Data excerpt:
##########
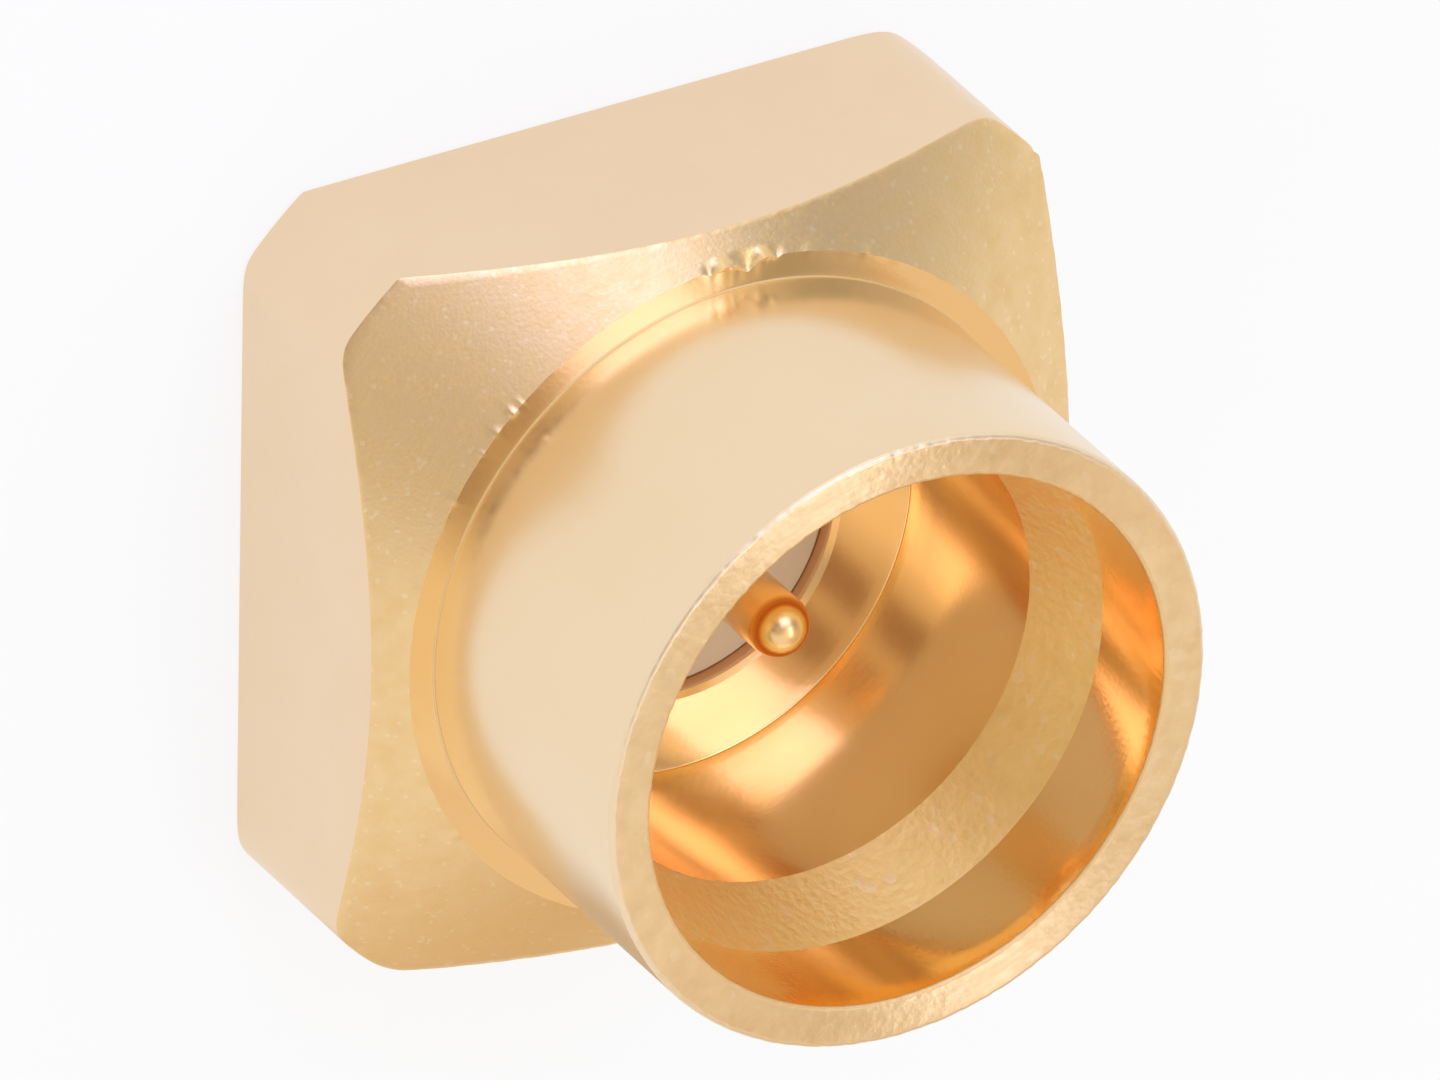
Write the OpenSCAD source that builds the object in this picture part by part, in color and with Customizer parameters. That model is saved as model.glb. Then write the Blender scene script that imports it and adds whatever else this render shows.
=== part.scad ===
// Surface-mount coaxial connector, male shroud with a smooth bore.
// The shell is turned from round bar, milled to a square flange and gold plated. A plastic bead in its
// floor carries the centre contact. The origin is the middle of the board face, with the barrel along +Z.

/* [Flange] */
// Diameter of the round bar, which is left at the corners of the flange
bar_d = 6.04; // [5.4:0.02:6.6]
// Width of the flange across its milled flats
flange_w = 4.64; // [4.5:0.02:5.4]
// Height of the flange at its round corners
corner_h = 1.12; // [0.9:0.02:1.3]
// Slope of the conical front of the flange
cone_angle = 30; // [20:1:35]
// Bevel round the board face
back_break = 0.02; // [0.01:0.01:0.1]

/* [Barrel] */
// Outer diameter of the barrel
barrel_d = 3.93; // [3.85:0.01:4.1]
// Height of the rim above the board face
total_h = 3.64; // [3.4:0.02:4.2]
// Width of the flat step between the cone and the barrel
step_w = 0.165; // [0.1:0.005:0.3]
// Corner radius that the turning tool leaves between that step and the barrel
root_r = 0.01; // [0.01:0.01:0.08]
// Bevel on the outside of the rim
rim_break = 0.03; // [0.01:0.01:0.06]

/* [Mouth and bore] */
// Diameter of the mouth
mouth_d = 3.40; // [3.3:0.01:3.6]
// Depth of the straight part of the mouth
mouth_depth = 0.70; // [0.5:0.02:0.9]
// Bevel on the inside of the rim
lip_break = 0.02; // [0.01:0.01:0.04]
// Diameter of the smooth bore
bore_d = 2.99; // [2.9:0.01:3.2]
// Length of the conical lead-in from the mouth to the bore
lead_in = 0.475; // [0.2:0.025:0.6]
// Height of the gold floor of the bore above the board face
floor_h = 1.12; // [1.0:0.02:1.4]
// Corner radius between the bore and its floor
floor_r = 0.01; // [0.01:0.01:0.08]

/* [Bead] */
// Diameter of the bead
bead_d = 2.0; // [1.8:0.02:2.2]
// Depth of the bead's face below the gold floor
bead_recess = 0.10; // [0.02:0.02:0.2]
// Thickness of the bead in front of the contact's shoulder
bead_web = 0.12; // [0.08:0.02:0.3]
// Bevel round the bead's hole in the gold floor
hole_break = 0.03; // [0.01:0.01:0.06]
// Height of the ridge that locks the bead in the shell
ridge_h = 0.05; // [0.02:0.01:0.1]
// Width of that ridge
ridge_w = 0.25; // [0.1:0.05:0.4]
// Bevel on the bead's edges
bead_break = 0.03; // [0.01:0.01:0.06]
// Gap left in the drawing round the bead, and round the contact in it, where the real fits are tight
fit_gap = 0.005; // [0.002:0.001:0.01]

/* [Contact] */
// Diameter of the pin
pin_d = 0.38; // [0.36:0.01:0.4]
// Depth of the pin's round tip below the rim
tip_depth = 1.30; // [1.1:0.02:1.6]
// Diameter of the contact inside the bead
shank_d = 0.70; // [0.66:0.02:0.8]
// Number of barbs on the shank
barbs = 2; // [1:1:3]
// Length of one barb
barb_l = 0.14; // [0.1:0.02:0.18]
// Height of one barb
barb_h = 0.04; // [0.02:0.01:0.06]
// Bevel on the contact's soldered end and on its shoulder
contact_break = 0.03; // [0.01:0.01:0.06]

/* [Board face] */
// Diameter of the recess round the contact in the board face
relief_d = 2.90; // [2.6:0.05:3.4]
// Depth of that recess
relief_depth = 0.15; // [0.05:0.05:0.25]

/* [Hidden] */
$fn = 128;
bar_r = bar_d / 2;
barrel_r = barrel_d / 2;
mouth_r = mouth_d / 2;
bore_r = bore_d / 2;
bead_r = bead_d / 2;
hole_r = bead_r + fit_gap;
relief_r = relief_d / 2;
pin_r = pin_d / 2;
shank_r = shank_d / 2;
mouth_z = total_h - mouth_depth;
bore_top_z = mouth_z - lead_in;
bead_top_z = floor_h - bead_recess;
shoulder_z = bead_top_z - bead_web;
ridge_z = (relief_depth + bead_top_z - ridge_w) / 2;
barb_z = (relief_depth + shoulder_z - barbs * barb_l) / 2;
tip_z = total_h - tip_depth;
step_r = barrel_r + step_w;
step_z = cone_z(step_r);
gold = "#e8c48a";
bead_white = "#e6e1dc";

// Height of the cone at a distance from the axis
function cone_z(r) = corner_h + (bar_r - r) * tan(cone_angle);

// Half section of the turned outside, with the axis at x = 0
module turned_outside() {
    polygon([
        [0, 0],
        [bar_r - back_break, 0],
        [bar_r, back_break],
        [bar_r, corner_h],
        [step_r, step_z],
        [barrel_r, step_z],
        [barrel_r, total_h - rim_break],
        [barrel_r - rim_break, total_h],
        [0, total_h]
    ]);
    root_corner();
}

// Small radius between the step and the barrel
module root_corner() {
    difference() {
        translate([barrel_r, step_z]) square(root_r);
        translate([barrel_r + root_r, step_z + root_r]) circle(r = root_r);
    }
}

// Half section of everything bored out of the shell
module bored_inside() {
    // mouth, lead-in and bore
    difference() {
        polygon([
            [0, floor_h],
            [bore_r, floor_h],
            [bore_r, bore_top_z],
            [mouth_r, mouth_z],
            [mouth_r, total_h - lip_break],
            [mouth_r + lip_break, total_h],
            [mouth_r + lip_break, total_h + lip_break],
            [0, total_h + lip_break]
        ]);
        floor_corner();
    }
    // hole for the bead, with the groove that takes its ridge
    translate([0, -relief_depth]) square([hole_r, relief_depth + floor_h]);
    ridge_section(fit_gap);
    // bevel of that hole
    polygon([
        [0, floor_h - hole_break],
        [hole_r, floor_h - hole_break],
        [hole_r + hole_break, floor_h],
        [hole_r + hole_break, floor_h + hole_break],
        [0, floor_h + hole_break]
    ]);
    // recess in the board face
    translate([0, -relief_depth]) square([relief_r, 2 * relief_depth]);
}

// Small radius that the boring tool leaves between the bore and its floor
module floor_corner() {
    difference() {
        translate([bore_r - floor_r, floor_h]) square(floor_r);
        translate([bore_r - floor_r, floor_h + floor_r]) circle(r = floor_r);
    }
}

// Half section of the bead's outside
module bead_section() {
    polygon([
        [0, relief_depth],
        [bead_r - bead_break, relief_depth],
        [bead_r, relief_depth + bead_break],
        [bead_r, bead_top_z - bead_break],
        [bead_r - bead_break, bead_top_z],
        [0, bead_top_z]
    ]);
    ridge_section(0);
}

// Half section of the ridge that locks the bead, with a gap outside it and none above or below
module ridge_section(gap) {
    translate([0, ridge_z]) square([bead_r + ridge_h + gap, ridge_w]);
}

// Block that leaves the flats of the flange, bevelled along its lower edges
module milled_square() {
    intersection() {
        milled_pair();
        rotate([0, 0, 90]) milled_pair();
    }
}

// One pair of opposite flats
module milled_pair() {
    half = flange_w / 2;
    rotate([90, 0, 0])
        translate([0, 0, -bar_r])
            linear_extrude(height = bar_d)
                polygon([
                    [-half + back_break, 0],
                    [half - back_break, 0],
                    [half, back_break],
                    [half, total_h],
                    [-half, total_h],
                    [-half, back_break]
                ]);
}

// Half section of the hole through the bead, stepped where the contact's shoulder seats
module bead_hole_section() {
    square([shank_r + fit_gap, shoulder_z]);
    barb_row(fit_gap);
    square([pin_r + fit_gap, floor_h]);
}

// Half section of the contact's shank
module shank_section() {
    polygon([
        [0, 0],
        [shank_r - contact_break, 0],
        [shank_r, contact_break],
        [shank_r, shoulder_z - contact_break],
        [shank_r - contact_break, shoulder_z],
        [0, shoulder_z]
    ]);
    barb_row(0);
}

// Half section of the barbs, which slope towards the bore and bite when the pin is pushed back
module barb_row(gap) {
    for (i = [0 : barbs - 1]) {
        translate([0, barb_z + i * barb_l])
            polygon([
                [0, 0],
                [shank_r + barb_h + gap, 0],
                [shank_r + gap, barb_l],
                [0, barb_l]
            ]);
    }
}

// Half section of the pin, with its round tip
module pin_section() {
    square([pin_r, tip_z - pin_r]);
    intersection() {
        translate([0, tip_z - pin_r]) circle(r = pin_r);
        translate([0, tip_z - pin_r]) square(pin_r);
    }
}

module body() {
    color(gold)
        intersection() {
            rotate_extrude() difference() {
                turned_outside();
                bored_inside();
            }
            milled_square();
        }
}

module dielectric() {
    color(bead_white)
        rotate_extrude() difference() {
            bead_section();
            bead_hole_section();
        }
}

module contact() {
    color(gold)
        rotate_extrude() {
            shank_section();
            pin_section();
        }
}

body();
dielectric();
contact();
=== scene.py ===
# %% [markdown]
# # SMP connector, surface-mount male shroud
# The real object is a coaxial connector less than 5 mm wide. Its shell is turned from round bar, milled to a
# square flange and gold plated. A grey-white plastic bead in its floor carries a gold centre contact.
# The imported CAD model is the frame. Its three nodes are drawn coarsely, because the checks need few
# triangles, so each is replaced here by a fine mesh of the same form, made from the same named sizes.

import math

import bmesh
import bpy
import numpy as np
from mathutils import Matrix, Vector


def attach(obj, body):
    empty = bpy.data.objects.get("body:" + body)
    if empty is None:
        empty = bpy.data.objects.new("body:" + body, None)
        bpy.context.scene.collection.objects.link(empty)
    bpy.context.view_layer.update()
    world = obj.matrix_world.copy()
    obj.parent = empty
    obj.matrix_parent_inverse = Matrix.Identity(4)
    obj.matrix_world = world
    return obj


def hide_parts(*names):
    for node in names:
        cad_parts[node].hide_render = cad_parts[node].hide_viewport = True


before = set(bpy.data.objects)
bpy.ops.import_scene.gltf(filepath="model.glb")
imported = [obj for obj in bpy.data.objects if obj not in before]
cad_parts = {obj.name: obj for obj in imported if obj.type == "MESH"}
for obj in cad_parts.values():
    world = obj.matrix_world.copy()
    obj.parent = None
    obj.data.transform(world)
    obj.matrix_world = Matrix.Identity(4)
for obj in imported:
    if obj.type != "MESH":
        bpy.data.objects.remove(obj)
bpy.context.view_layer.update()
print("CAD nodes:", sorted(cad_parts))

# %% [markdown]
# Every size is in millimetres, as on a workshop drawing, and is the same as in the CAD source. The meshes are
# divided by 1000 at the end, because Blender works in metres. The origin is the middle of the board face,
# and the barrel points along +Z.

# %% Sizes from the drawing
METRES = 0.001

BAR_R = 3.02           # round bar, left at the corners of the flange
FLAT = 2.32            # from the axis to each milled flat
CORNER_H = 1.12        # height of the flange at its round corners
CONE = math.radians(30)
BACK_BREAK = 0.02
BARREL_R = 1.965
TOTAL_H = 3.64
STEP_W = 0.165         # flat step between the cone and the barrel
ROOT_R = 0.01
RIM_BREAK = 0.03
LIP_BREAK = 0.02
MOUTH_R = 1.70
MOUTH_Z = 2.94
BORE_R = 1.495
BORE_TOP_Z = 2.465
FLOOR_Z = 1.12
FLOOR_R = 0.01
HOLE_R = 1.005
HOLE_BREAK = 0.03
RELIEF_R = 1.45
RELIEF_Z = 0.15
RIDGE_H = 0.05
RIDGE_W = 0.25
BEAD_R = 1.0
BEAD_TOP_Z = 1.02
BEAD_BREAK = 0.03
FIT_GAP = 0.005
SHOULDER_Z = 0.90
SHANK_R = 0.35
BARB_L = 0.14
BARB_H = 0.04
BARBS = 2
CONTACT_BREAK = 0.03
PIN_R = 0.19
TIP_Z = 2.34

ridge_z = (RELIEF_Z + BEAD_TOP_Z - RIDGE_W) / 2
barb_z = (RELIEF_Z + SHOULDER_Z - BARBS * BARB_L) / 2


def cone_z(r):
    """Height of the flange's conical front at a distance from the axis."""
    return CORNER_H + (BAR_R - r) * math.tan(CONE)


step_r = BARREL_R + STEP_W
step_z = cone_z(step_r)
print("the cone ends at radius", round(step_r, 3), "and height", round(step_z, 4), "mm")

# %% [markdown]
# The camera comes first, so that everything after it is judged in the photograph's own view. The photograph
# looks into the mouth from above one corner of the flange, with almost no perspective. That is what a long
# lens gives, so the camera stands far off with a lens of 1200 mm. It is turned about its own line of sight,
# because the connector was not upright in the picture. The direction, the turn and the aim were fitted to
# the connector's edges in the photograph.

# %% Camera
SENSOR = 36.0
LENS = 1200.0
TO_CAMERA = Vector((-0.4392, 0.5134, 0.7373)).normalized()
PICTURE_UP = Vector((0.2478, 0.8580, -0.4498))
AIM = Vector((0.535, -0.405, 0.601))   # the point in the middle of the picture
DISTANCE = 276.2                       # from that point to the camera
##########
What to work on: Out of the data above, set down the lines from the one with "turned_outside();" to the one with "# square flange", both included, exactly as written and with no additions.

Full answer:
                turned_outside();
                bored_inside();
            }
            milled_square();
        }
}

module dielectric() {
    color(bead_white)
        rotate_extrude() difference() {
            bead_section();
            bead_hole_section();
        }
}

module contact() {
    color(gold)
        rotate_extrude() {
            shank_section();
            pin_section();
        }
}

body();
dielectric();
contact();
=== scene.py ===
# %% [markdown]
# # SMP connector, surface-mount male shroud
# The real object is a coaxial connector less than 5 mm wide. Its shell is turned from round bar, milled to a
# square flange and gold plated. A grey-white plastic bead in its floor carries a gold centre contact.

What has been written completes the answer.